Supervised Learning¶

Definition - Supervised learning: learn from labeled examples (each input has a known “right answer”). - Algorithm generalizes to new inputs.

Regression (continuous output) - Example: predict housing price from size (Portland dataset). - Fit linear vs quadratic model → different predictions for new house (e.g. 750 sq ft). - Regression problem: predict a continuous-valued output (price as real/scalar).

Classification (discrete output) - Example: breast tumor malignant (1) vs benign (0) from tumor size. - Can extend to multi-class (0 = benign, 1/2/3 = cancer types). - Plot alternatives: malignant (X) vs benign (O) on a line; or age + tumor size in 2D with a separating line. - Real datasets use many features (clump thickness, cell size uniformity, cell shape, …). - Some problems need an infinite number of features; SVM uses a math trick so the computer need not store them all.

Recap - Supervised: every training example has a label (price, malignant/benign, …). - Regression → continuous output; classification → discrete output.

Problem type quiz - Sell count of identical items in 3 months → regression (continuous count). - Per-account hacked or not → classification (0/1 discrete labels).

Unsupervised Learning¶

Definition - Data without labels (or all same label); algorithm finds structure in data. - Opposite of supervised: no per-example “correct answer” given.

Clustering - Partition data into groups (clusters). - Applications:

Google News: cluster articles on same story (e.g. BP oil spill).

Genomics / DNA microarrays: group individuals by gene expression patterns.

Data centers: which machines work together.

Social networks: cohesive friend groups.

Market segmentation: discover customer segments from unlabeled data.

Astronomy: galaxy-formation theories from clustering.

Cocktail party problem (source separation) - Multiple speakers, two microphones → overlapping recordings. - Unsupervised algorithm separates sources (e.g. English vs Spanish counting). - Implementable in one line in Octave/Matlab (after research); prototype in Octave, port to C++/Java once working. - Silicon Valley workflow: prototype in Octave/Matlab (fast iteration, built-in linear algebra e.g. SVD).

Unsupervised vs supervised (examples) - Spam with labeled spam/non-spam → supervised. - News clustering → unsupervised. - Market segments from customer data only → unsupervised. - Diabetes yes/no (like tumor labels) → supervised.
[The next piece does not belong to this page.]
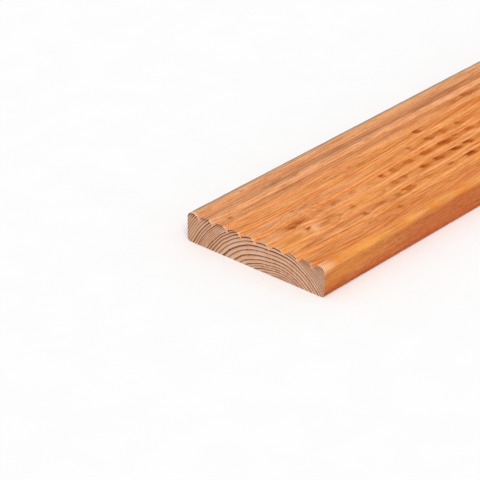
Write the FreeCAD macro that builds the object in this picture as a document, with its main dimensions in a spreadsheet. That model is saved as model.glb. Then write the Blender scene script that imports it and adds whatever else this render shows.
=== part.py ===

Supervised Learning — Reference Detail¶

Housing regression setup - Input $x$ = size (sq ft); output $y$ = price ($1000s). - Training set gives $(x^{(i)}, y^{(i)})$ with correct prices. - New house $x_{\mathrm{new}}$ → predict $y_{\mathrm{new}}$ via learned function (line, polynomial, etc.).

Classification setup - Output $y \in \{0,1\}$ (benign/malignant) or $y \in \{0,1,2,3\}$ (multi-class cancer types). - 1D: tumor size only; 2D: size + patient age; high-D: clump thickness, uniformity of cell size/shape, marginal adhesion, … - Support Vector Machine: kernel trick handles very large (conceptually infinite) feature spaces without explicit storage.

Infinite features - More features → more cues for prediction. - Challenge: storing infinite feature vectors. - SVM: mathematical trick (covered later) to work in rich feature spaces efficiently.

Unsupervised Learning — Reference Detail¶

Clustering vs classification - Clustering: no labels; discover groups (e.g. news topics, customer segments). - Classification: labeled training examples required.

Cocktail party / blind source separation - $m$ microphones, $n$ speakers → mixed recordings. - Unsupervised algorithm infers separate sources (ICA-style). - Octave prototype: research distilled to short code; production often reimplemented in C++/Java after validation.

When to use which - Labeled outcomes (price, spam, disease) → supervised. - Structure discovery only (segments, article groups, gene types) → unsupervised.